I also hold, though this was not explored on Less Wrong that I remember, that the existence of a consistent internal narrative is key for free will. Without it we would feel like we were not at the least in complete control of our decisions; we would decide to do one thing but then do another, or remember doing things but not be able to understand why. To the extent these phenomena actually happen in real life, it seems that this holds (and it certainly seems to hold in fantasy, where mind control is often illustrated as feeling like this).

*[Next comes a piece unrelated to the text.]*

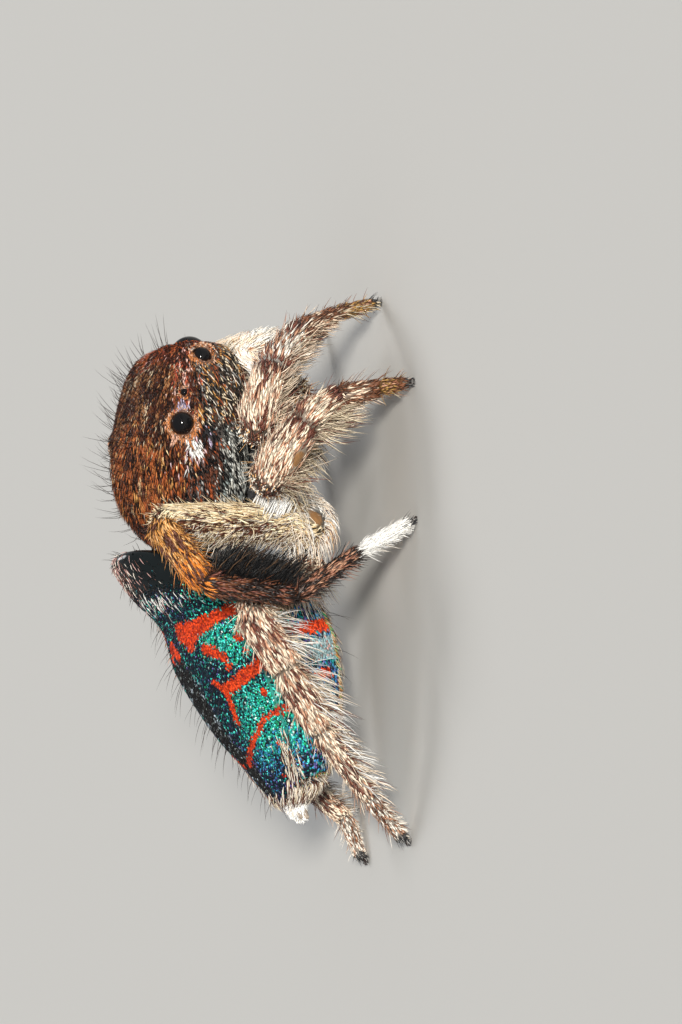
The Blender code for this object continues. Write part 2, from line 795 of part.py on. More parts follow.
def carapace_point(forward, turn):
    """A point on the carapace and the way out of it, at a turn round from the top."""
    stations = sorted(CARAPACE_STATIONS)
    xs = [row[0] for row in stations]
    top, bottom, half_width = (
        np.interp(forward, xs, [row[k] for row in stations]) for k in (1, 2, 3)
    )
    centre = in_body(forward, 0.0, (top + bottom) / 2.0)
    rise = (top - bottom) / 2.0
    c, s = math.cos(turn), math.sin(turn)
    x = math.copysign(abs(s) ** (2.0 / CARAPACE_SQUARENESS), s)
    y = math.copysign(abs(c) ** (2.0 / CARAPACE_SQUARENESS), c)
    point = centre + RIGHT * half_width * x + UPWARD * rise * y
    return point, unit(RIGHT * s * rise + UPWARD * c * half_width)


def head_bristles():
    """Long bristles that stand over the head, leaning towards the face."""
    locks = []
    for row, (forward, count) in enumerate(HEAD_BRISTLE_ROWS):
        for k in range(count):
            turn = HEAD_BRISTLE_SPREAD * (2.0 * (k + 0.5 * (row % 2)) / (count - 0.5) - 1.0)
            point, out = carapace_point(forward, turn)
            outward = unit(out + HEAD_BRISTLE_LEAN * FORWARD)
            locks.append(
                Lock(point, outward, FORWARD, HEAD_BRISTLE_LENGTH, HEAD_BRISTLE_WIDTH, True)
            )
    return locks


def face_locks():
    """Short locks along the lower edge of the face, hanging over the jaws."""
    locks = []
    for k in range(FACE_LOCKS):
        share = 2.0 * k / (FACE_LOCKS - 1) - 1.0
        forward, up = FACE_LOCK_PLACE
        root = in_body(forward - FACE_CURVE * share * share, FACE_LOCK_SPAN * share, up)
        outward = unit(FORWARD + FACE_LOCK_LEAN[0] * share * RIGHT + FACE_LOCK_LEAN[1] * UPWARD)
        locks.append(Lock(root, outward, -UPWARD, FACE_LOCK_LENGTH))
    return locks


def build_head():
    """The carapace with a socket for each eye, the eyes and the plate below."""
    carapace = mesh_object(
        "carapace", body_loft(CARAPACE_STATIONS, CARAPACE_SIDES, CARAPACE_SQUARENESS)
    )
    sockets = []
    eyes = []
    for eye, (forward, right, up, radius) in EYES.items():
        for side, sign in SIDES:
            centre = in_body(forward, sign * right, up)
            outward = FORWARD if eye == "ame" else sign * RIGHT
            facets = EYE_FACETS[eye]
            socket = ball_shape(centre, radius + EYE_GAP, outward, *facets)
            sockets.append(mesh_object("socket", socket))
            ball = ball_shape(centre, radius, outward, *facets)
            eyes.append(mesh_object(f"eye_{eye}_{side}", ball))
    apply_boolean(carapace, sockets, "DIFFERENCE", "EXACT")
    keep_largest(carapace)
    nodes = {"carapace": (carapace, "carapace")}
    for eye in eyes:
        nodes[eye.name] = (eye, "eye")
    sternum = body_loft(STERNUM_STATIONS, STERNUM_SIDES, SQUARENESS_LOW)
    nodes["sternum"] = (mesh_object("sternum", sternum), "under")
    return nodes


def palp_locks(path, sign):
    """Locks on the front and outer side of a palp's last length."""
    fall = unit(path[2] - path[1])
    locks = []
    for k in range(PALP_LOCKS):
        share = PALP_LOCK_FROM + (PALP_LOCK_TO - PALP_LOCK_FROM) * k / (PALP_LOCKS - 1)
        turn = math.radians(PALP_LOCK_SPREAD * ((k % 3) - 1) + PALP_LOCK_TURN)
        front = across(fall, FORWARD)
        side = across(fall, sign * RIGHT)
        outward = unit(math.cos(turn) * front + math.sin(turn) * side)
        radius = PALP_BULB_RADII[1] + share * (PALP_BULB_RADII[2] - PALP_BULB_RADII[1])
        root = path[1] + share * (path[2] - path[1]) + PALP_LOCK_DEPTH * radius * outward
        locks.append(Lock(root, outward, fall, PALP_LOCK_LENGTH))
    return locks


def fang_path(tip, inward):
    """The fang's three places, from inside the jaw to its point."""
    reach = FANG_REACH
    return [
        tip + 0.2 * reach * UPWARD,
        tip - 0.65 * reach * UPWARD + 0.15 * reach * inward,
        tip - 1.25 * reach * UPWARD + 0.45 * reach * inward - 0.2 * reach * FORWARD,
    ]


def build_jaw(side, sign):
    """One jaw with its fang."""
    path = [in_body(f, sign * r, u) for f, r, u in CHELICERA_PATH]
    jaw = mesh_object(
        f"chelicera_{side}", rounded_tube(path, CHELICERA_RADII, JAW_SIDES, False, True)
    )
    radii = [FANG_RADIUS * share for share in FANG_TAPER]
    fang = rounded_tube(fang_path(path[-1], -sign * RIGHT), radii, FANG_SIDES)
    apply_boolean(jaw, [mesh_object("fang", fang)], "UNION", "EXACT")
    keep_largest(jaw)
    return jaw


def palp_paths(sign):
    """The joint places of a palp's femur and of its bulb."""
    femur = [in_body(f, sign * r, u) for f, r, u in PALP_FEMUR_PATH]
    bulb = [in_body(f, sign * r, u) for f, r, u in PALP_BULB_PATH]
    return femur, bulb


def build_palp(side, sign):
    """The femur of a palp and the bulb that hangs from it."""
    femur, bulb = palp_paths(sign)
    bend = unit(unit(femur[-1] - femur[-2]) + unit(bulb[1] - bulb[0]))
    stations = [
        (femur[0], unit(femur[1] - femur[0]), PALP_FEMUR_RADII[0]),
        (femur[1], unit(femur[2] - femur[0]), PALP_FEMUR_RADII[1]),
        (femur[2] - 0.5 * JOINT_GAP * bend, bend, PALP_FEMUR_RADII[2]),
    ]
    upper = mesh_object(f"palp_{side}_femur", tube(stations, LEG_SIDES, LEAN_UP))
    fall = unit(bulb[2] - bulb[1])
    share, taper = PALP_BULB_MIDDLE
    stations = [
        (bulb[0] + 0.5 * JOINT_GAP * bend, bend, PALP_BULB_RADII[0]),
        (bulb[1], unit(bulb[2] - bulb[0]), PALP_BULB_RADII[1]),
        (bulb[1] + share * (bulb[2] - bulb[1]), fall, PALP_BULB_RADII[1] * taper),
        (bulb[2], fall, PALP_BULB_RADII[2]),
    ]
    end = bulb[2] + PALP_BULB_TIP * PALP_BULB_RADII[2] * fall
    lower = mesh_object(f"palp_{side}_cymbium", tube(stations, LEG_SIDES, LEAN_UP, None, end))
    return upper, lower


def build_mouth():
    """The jaws and the palps."""
    nodes = {}
    for side, sign in SIDES:
        nodes[f"chelicera_{side}"] = (build_jaw(side, sign), "chelicera")
        upper, lower = build_palp(side, sign)
        nodes[f"palp_{side}_femur"] = (upper, "palp")
        nodes[f"palp_{side}_cymbium"] = (lower, "palp")
    return nodes


def abdomen_locks(station, back, turns, lie, length):
    """Locks round one ring of the abdomen, leaning back along it."""
    ring = abdomen_ring(station, 0.0, turns)
    middle = (mid_plane(*station[0:2]) + mid_plane(*station[2:4])) / 2.0
    return [Lock(p, unit(unit(p - middle) + lie * back), back, length) for p in ring]


def rear_locks():
    """Pale tufts round the abdomen's rear."""
    back = unit(mid_plane(*ABDOMEN_REAR) - mid_plane(*ABDOMEN_FRONT))
    half = REAR_LOCKS // 2
    turns = [2.0 * math.pi * (k + 0.5) / half for k in range(half)]
    locks = abdomen_locks(ABDOMEN_STATIONS[-2], back, turns, 0.6, REAR_LOCK_LENGTH)
    turns = [2.0 * math.pi * k / half for k in range(half)]
    return locks + abdomen_locks(ABDOMEN_STATIONS[-1], back, turns, 0.9, REAR_LOCK_LENGTH)


def edge_locks():
    """Short tufts over the raised front edge of the abdomen."""
    ahead = unit(mid_plane(*ABDOMEN_FRONT) - mid_plane(*ABDOMEN_REAR))
    turns = [EDGE_LOCK_SPREAD * (2.0 * k / (EDGE_LOCKS - 1) - 1.0) for k in range(EDGE_LOCKS)]
    return abdomen_locks(ABDOMEN_STATIONS[1], -ahead, turns, -0.2, EDGE_LOCK_LENGTH)


def build_abdomen():
    """The stalk, the abdomen, the two flaps of the folded fan and the spinnerets."""
    ends = [in_body(f, 0.0, PEDICEL_HEIGHT) for f in PEDICEL_ENDS]
    stalk = rounded_tube(ends, (PEDICEL_RADIUS, PEDICEL_RADIUS), LEG_SIDES, False, False)
    path = [mid_plane(y, z) for y, z in SPINNERET_PATH]
    tip = rounded_tube(path, SPINNERET_RADII, SPINNERET_SIDES, False, True)
    nodes = {
        "pedicel": (mesh_object("pedicel", stalk), "under"),
        "abdomen": (mesh_object("abdomen", abdomen_shape()), "abdomen"),
        "spinnerets": (mesh_object("spinnerets", tip), "spinneret"),
    }
    for side, sign in SIDES:
        name = f"fan_flap_{side}"
        nodes[name] = (mesh_object(name, flap_shape(sign)), "fan")
    return nodes


def leg_fringe(leg, side, part, chance):
    """The fringe of one length of a leg, towards the floor or in the leg's bend."""
    joints, radii = leg_joints(leg, side), LEG_RADII[leg]
    steps = [unit(b - a) for a, b in zip(joints, joints[1:])]
    first, last = {"femur": (0, 1), "tibia": (1, 3), "tarsus": (3, 5)}[part]
    if leg in FRINGE_IN_THE_BEND and part != "tarsus":
        toward = steps[first + 1 : last + 1]
    else:
        toward = [FLOORWARD] * (last - first)
    path = joints[first:last] + [joints[last]]
    if part == "tarsus":
        path[-1] = joints[5] + FOOT_BARE * (joints[4] - joints[5])
    return fringe(path, radii[first : last + 1], toward, FRINGES[leg, part], chance)


def build_legs():
    """Four nodes for each of the eight legs."""
    nodes = {}
    for leg, side in LEG_POSE:
        last = "tarsus_white" if leg == "iii" else "leg"
        middle = "leg_dark" if leg == "iii" else "leg"
        for part, shape, slot in (
            ("coxa", coxa_shape, "under"),
            ("femur", femur_shape, "leg"),
            ("tibia", tibia_shape, middle),
            ("tarsus", tarsus_shape, last),
        ):
            name = f"leg_{leg}_{side}_{part}"
            nodes[name] = (mesh_object(name, shape(leg, side)), slot)
    return nodes


def all_locks():
    """The locks of every node that carries some."""
    chance = random.Random(SEED)
    locks = {
        "carapace": head_bristles() + face_locks(),
        "abdomen": rear_locks() + edge_locks(),
    }
    for side, sign in SIDES:
        locks[f"palp_{side}_cymbium"] = palp_locks(palp_paths(sign)[1], sign)
    for leg, side in LEG_POSE:
        for part in ("femur", "tibia", "tarsus"):
            locks[f"leg_{leg}_{side}_{part}"] = leg_fringe(leg, side, part, chance)
    return locks


def main():
    for obj in list(bpy.data.objects):
        bpy.data.objects.remove(obj)
    surfaces = {
        "carapace": material("carapace", 0.55),
        "eye": material("eye", 0.05),
        "under": material("under", 0.6),
        "palp": material("palp", 0.6),
        "chelicera": material("chelicera", 0.4),
        "leg": material("leg", 0.6),
        "leg_dark": material("leg_dark", 0.55),
        "tarsus_white": material("tarsus_white", 0.6),
        "abdomen": material("abdomen", 0.35, 0.4),
        "fan": material("fan", 0.45),
        "spinneret": material("spinneret", 0.6),
    }
    nodes = {**build_head(), **build_mouth(), **build_abdomen(), **build_legs()}
    neighbours = Neighbours(nodes)
    for name, locks in all_locks().items():
        join_locks(nodes[name][0], neighbours.grow(name, locks))
    for obj, slot in nodes.values():
        finish(obj, surfaces[slot])


main()
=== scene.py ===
"""A male peacock spider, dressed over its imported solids: skin, eyes, scales and hair.

Lengths are in millimetres in the design frame of the solids, and become metres in the meshes.
The head faces -Y, +Z is up, the floor is Z = 0 and the animal's right side faces -X.
"""

import logging
import math
from dataclasses import dataclass, field, replace
from enum import Enum, IntEnum

import bpy
import numpy as np
from mathutils import Matrix, Vector


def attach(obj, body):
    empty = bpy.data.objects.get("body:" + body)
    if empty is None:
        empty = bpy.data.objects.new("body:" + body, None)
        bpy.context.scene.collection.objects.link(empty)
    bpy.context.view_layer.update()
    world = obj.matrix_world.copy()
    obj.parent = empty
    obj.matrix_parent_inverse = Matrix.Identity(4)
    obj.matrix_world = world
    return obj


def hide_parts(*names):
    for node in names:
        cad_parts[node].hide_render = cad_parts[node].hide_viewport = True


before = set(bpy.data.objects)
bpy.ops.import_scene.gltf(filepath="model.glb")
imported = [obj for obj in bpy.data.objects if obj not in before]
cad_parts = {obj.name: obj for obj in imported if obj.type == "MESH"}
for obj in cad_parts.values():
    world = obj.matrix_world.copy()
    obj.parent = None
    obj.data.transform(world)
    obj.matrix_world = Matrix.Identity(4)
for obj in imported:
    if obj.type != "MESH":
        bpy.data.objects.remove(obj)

LOG = logging.getLogger("scene")
Array = np.ndarray
Chance = np.random.Generator
Colour = tuple[float, float, float]
Mix = list[tuple] | tuple[tuple, ...]
MM = 0.001
FULL_TURN = 2.0 * math.pi
CENTRE_SHIFT = np.array((-0.670, -1.244, 0.0))
SEED = 20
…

I should also note that while do not hold what I understand to be a standard Compatibilist conception of free will, Compatibilism certainly also holds that unpredictability is not a requirement for free will. Certainly this is not a new idea, and at least a part of my understanding does fall into standard Compatibilism as I understand it. My views are also derived from the free will subsequence here on LW. These ideas are debatable, but they are certainly not all that special. Perhaps I was assuming too little inferential difference; I didn’t attempt to derive the entire argument here, not did I give a link to the sequence which formed my beliefs; I think I assumed that many people would notice the connection, but perhaps not.
You’re straw manning. An entity controlling its own behaviour is so non contradictory that there is a branch of engineering dedicated to it: cybernetics.
There’s plenty of evidence that people rationalise decisions after the event, so you would have a feeling of narrative under any circumstances.